### What to work on
Return the lines exactly as they stand, from the first of the material through the line containing "colour: Triple = (0.68, 0.69, 0.41)".

── Data section

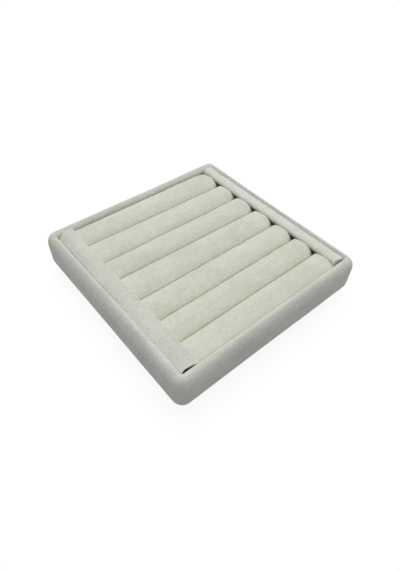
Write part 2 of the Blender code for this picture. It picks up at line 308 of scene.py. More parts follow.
@dataclass(frozen=True)
class Warmth:
    """The warm light that velvet gets low in a groove from the velvet across it."""

    strength: float
    below: float = 32.0 * MM
    fade: float = 2.5 * MM
    colour: Triple = (0.68, 0.69, 0.41)

    def share(self, bench: NodeBench) -> Term:
        """Return how warm a point is, from 0 on the open velvet to the full strength low in a groove."""
        return bench.axes()[2].ramp(self.below, self.below - self.fade) * self.strength


@dataclass(frozen=True)
class BackWarmth(Warmth):
    """The warm light on the wall, which only the inside of the back rim gets."""

    start: Pair = (68.0 * MM, 74.0 * MM)
    end: Pair = (79.0 * MM, 77.0 * MM)

    def share(self, bench: NodeBench) -> Term:
        """Return how warm a point is, which is 0 away from the back rim."""
        y = bench.axes()[1]
        return super().share(bench) * y.ramp(*self.end) * y.ramp(*self.start)


@dataclass(frozen=True)
class CrestShade:
    """The painted shade along the crest of the back rim, where the pile leans out of the light."""

    amount: float
    back: Pair = (77.0 * MM, 79.0 * MM)
    top: Pair = (32.0 * MM, 33.2 * MM)

    def share(self, bench: NodeBench) -> Term:
        """Return how much painted shade a point gets, which is 0 away from the crest."""
        _, y, z = bench.axes()
        return y.ramp(*self.back) * z.ramp(*self.top) * self.amount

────

### Solution below
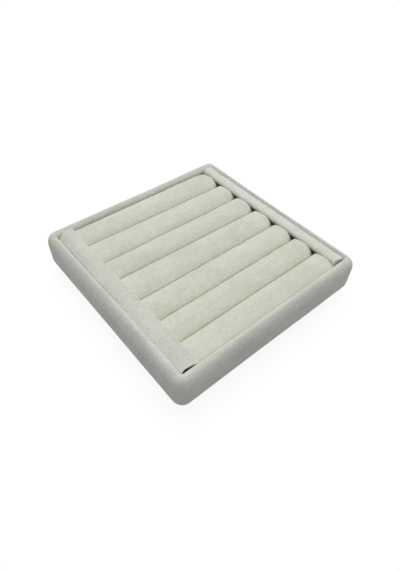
Write part 2 of the Blender code for this picture. It picks up at line 308 of scene.py. More parts follow.
@dataclass(frozen=True)
class Warmth:
    """The warm light that velvet gets low in a groove from the velvet across it."""

    strength: float
    below: float = 32.0 * MM
    fade: float = 2.5 * MM
    colour: Triple = (0.68, 0.69, 0.41)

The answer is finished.